Fears for fate of The O’Rahilly house at Dublin's Herbert Park

Grandson of 1916 Rising leader seeks preservation of house amid apartment plans

The McSharry and Kennedy building families want to build 105 apartments fronting onto Herbert Park, on the site of three Edwardian villas. Photograph: Nick Bradshaw

The McSharry and Kennedy building families want to build 105 apartments fronting onto Herbert Park, on the site of three Edwardian villas. Photograph: Nick Bradshaw

 

Efforts are underway to preserve the final home of The O’Rahilly, who died in the 1916 Rising. It follows proposals for its demolition to make way for an apartment scheme.

The McSharry and Kennedy building families, owners of the Herbert Park Hotel, want to build 105 apartments fronting onto Herbert Park on the site of three Edwardian villas.

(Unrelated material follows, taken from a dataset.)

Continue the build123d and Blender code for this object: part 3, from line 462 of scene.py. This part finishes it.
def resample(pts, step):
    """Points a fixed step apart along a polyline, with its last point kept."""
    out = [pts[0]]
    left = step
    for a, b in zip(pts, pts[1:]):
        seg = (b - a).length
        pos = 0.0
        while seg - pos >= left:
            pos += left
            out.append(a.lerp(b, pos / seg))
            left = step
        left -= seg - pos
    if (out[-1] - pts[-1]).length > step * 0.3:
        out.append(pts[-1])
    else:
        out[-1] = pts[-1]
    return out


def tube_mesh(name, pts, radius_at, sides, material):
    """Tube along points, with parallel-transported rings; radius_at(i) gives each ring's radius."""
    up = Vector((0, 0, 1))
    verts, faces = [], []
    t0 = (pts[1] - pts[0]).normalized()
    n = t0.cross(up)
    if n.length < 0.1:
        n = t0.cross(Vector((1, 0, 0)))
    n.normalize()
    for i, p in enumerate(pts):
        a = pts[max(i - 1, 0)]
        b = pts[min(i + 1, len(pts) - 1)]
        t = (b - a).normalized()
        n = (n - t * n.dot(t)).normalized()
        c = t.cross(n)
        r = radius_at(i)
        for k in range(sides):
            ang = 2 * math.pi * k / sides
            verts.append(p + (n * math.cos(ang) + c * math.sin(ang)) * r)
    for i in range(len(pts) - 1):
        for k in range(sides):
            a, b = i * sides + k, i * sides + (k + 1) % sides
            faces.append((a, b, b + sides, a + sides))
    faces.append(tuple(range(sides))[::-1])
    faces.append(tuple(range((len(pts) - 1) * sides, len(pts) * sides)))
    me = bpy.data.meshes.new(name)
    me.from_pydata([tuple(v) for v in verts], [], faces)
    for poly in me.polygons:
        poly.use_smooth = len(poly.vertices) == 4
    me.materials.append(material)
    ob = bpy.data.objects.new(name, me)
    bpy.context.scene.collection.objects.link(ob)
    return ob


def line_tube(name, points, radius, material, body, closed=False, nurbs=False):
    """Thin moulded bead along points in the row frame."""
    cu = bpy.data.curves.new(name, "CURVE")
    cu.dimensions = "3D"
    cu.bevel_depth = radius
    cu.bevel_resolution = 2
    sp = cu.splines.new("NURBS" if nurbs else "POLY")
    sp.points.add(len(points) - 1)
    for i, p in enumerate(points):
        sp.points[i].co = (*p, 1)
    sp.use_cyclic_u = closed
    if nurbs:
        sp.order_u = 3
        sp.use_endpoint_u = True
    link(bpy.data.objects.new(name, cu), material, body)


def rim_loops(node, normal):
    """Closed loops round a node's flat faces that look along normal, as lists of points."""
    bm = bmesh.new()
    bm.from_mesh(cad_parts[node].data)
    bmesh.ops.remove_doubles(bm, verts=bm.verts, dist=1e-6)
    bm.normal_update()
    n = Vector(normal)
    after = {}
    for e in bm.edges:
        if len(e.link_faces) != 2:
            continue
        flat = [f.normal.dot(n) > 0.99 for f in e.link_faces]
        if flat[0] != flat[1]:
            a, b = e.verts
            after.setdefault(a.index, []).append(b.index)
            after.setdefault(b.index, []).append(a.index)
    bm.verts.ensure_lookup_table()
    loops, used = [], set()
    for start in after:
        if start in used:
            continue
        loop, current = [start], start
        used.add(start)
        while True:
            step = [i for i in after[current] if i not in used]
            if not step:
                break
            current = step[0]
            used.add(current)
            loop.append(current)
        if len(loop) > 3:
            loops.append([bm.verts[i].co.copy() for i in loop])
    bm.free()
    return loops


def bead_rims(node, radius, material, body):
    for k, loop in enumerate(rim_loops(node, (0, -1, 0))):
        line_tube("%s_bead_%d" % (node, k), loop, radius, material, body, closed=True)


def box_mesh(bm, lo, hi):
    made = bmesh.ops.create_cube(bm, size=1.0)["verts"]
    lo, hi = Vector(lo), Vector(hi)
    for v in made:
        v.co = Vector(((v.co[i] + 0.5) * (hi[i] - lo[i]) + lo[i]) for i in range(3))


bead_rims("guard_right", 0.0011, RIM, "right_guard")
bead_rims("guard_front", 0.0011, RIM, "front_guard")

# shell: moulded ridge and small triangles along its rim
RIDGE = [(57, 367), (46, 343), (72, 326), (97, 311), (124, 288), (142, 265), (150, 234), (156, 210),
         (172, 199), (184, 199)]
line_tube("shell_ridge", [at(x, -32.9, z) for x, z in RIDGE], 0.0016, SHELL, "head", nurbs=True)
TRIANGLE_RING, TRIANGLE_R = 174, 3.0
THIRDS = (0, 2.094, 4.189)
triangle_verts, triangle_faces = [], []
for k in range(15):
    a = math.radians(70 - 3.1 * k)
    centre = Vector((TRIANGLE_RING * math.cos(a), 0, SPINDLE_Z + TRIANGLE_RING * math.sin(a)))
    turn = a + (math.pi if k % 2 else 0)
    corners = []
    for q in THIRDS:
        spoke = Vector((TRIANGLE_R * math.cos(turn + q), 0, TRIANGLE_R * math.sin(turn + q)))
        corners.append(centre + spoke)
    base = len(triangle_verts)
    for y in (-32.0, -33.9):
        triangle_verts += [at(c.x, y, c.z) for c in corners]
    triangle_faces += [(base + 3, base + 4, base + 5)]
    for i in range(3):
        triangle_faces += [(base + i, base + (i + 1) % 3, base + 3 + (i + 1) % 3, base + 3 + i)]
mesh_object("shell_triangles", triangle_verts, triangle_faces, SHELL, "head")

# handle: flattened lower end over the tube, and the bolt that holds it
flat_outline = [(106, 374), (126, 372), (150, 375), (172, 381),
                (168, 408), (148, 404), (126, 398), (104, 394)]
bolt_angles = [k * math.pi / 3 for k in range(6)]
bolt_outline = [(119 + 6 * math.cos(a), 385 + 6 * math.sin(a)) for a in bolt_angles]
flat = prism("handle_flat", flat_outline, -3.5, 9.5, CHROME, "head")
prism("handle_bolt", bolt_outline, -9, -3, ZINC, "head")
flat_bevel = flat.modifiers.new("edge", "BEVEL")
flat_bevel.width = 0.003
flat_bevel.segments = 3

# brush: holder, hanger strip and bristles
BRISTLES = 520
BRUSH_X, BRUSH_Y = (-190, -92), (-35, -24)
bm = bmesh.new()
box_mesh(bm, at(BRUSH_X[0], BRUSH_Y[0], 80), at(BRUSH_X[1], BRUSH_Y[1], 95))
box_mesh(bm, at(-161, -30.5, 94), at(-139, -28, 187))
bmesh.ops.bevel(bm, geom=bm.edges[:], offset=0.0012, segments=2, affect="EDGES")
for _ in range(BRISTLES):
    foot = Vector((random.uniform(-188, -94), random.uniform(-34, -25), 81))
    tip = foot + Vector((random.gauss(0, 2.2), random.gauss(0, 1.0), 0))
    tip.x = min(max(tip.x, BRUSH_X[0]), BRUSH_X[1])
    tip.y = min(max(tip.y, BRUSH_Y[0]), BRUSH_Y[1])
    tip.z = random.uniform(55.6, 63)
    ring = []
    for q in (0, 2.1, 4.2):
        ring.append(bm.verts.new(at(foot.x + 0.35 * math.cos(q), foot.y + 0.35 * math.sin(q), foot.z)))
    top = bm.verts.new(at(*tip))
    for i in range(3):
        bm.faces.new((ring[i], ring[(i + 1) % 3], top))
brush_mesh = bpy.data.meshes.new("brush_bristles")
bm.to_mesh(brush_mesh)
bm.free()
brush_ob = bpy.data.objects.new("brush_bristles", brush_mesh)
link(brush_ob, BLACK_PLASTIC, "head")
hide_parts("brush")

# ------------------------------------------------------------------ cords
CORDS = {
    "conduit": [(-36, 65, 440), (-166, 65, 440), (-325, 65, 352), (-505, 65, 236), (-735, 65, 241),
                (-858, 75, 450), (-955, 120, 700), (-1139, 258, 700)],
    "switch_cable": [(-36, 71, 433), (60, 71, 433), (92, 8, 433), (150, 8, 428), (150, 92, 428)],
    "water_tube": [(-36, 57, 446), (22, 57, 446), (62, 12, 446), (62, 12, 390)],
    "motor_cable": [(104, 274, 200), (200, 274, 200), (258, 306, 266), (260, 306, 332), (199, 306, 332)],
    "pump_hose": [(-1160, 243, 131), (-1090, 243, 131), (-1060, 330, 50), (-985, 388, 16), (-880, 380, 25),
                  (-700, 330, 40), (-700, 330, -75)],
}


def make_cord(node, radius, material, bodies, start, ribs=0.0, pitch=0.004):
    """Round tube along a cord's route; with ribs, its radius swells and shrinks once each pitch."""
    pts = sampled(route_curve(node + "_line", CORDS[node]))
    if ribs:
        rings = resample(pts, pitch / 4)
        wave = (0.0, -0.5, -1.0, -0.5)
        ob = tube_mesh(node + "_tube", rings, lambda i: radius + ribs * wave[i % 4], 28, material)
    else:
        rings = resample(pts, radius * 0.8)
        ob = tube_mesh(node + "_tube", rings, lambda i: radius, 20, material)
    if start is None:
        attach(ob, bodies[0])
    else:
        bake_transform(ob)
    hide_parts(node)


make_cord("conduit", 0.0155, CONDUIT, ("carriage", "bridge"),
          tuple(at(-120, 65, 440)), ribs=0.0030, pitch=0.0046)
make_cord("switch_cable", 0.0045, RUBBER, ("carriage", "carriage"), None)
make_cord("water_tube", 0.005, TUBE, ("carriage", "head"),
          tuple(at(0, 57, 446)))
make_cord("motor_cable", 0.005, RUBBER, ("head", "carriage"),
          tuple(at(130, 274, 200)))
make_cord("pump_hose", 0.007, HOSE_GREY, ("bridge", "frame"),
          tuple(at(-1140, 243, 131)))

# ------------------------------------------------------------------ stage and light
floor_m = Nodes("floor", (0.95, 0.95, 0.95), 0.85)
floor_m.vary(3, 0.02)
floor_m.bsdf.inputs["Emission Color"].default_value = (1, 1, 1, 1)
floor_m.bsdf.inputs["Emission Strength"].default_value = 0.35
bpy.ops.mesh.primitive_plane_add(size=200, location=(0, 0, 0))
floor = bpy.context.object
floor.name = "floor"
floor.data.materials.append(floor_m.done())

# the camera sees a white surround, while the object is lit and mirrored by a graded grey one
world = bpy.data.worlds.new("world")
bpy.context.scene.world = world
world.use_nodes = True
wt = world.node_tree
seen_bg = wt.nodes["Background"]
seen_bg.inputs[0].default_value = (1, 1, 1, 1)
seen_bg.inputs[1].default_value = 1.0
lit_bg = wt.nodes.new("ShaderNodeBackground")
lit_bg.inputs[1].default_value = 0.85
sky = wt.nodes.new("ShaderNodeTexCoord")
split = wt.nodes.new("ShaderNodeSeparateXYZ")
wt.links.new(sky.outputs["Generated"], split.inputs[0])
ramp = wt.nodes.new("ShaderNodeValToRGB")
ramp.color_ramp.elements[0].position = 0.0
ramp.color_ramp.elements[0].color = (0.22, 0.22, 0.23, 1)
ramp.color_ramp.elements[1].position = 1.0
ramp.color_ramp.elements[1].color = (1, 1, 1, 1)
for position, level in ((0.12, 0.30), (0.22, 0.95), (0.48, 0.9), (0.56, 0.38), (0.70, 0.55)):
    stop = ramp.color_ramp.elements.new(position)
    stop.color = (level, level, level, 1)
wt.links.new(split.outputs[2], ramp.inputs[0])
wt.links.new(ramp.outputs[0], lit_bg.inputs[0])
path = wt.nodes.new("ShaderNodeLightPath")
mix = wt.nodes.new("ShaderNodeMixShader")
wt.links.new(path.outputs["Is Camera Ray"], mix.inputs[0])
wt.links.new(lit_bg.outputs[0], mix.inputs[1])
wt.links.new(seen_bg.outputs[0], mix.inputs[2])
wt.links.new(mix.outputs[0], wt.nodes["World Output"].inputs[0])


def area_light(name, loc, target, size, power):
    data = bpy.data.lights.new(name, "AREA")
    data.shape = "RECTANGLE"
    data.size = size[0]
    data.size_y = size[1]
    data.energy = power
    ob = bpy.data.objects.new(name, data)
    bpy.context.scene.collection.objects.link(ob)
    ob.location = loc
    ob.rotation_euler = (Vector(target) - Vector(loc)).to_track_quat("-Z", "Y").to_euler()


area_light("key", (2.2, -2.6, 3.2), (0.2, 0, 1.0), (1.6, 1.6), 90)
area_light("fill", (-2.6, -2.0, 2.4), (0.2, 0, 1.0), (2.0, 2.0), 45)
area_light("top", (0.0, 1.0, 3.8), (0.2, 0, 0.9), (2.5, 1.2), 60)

Two of the houses, numbers 36 and 38 Herbert Park have been recently demolished. The last remaining house of the row, number 40, was the home of Michael Joseph O’Rahilly, known as The O’Rahilly, the only leader of the Rising to die in battle.

His grandson, Proinsias O’Rahilly said he was deeply concerned number 40 will now be levelled despite there being no planning permission in place for its demolition.

“The house is of great historical significance. It is where the Asgard gunrunning was planned, meetings for the planning of the Rising were held there, Countess Markievicz and my grandmother initially set up Cumann na mBan from the house, and it was the house to which my grandfather addressed the note to my grandmother as he lay bleeding to death.”

The house and its neighbours were built in 1907 for the World’s Fair Irish International Exhibition to promote Irish industry. The O’Rahilly was the first occupant of number 40 in 1909 and his widow Nancy lived there until her death in 1961.

In 2018 Lordglen Ltd, the hotel owners’ development company was granted permission for the demolition of numbers 36 and 38 as part of the development of an extension to an aparthotel, and 18 apartments in two blocks. However, this scheme never went ahead.

The company subsequently bought number 40 and in recent months was given leave by An Bord Pleanála to make an application for 105 apartments at the site of the three houses. However, an application for this development, and any demolition work to number 40, has not yet been registered with the board.

Mr O’Rahilly, a member of the 1916 Relatives Alliance, believes the house is in need of urgent protection and should be listed on the Record of Protected Structures (RPS), and be declared a National Monument to preserve it from destruction.

“I fear my grandfather’s house is in imminent danger, following the demolition of the other two houses. The whole history of this house is bound up with the history of the republic. It has a very big place in our history and should be listed.”

Sinn Féin councillor Mícheál Mac Donncha has submitted a motion to Dublin City Council to have number 40 added to the RPS, and is seeking talks with officials this week to ensure no demolition takes place.

“Clearly this is a very historically important building. It’s where he left from to go to the Rising and where he sent his famous note to his wife. We have lost so many historic buildings over the years – all of the houses associated with Robert Emmet have been destroyed – it is part of a pattern as we have seen with Moore Street. Our history must be protected.”

The plea to save the house comes in the same week as the death was announced of Ronan O’Rahilly, founder of legendary pirate radio station Radio Caroline and a grandson of The O’Rahilly.

Attempts to contact the developers were unsuccessful.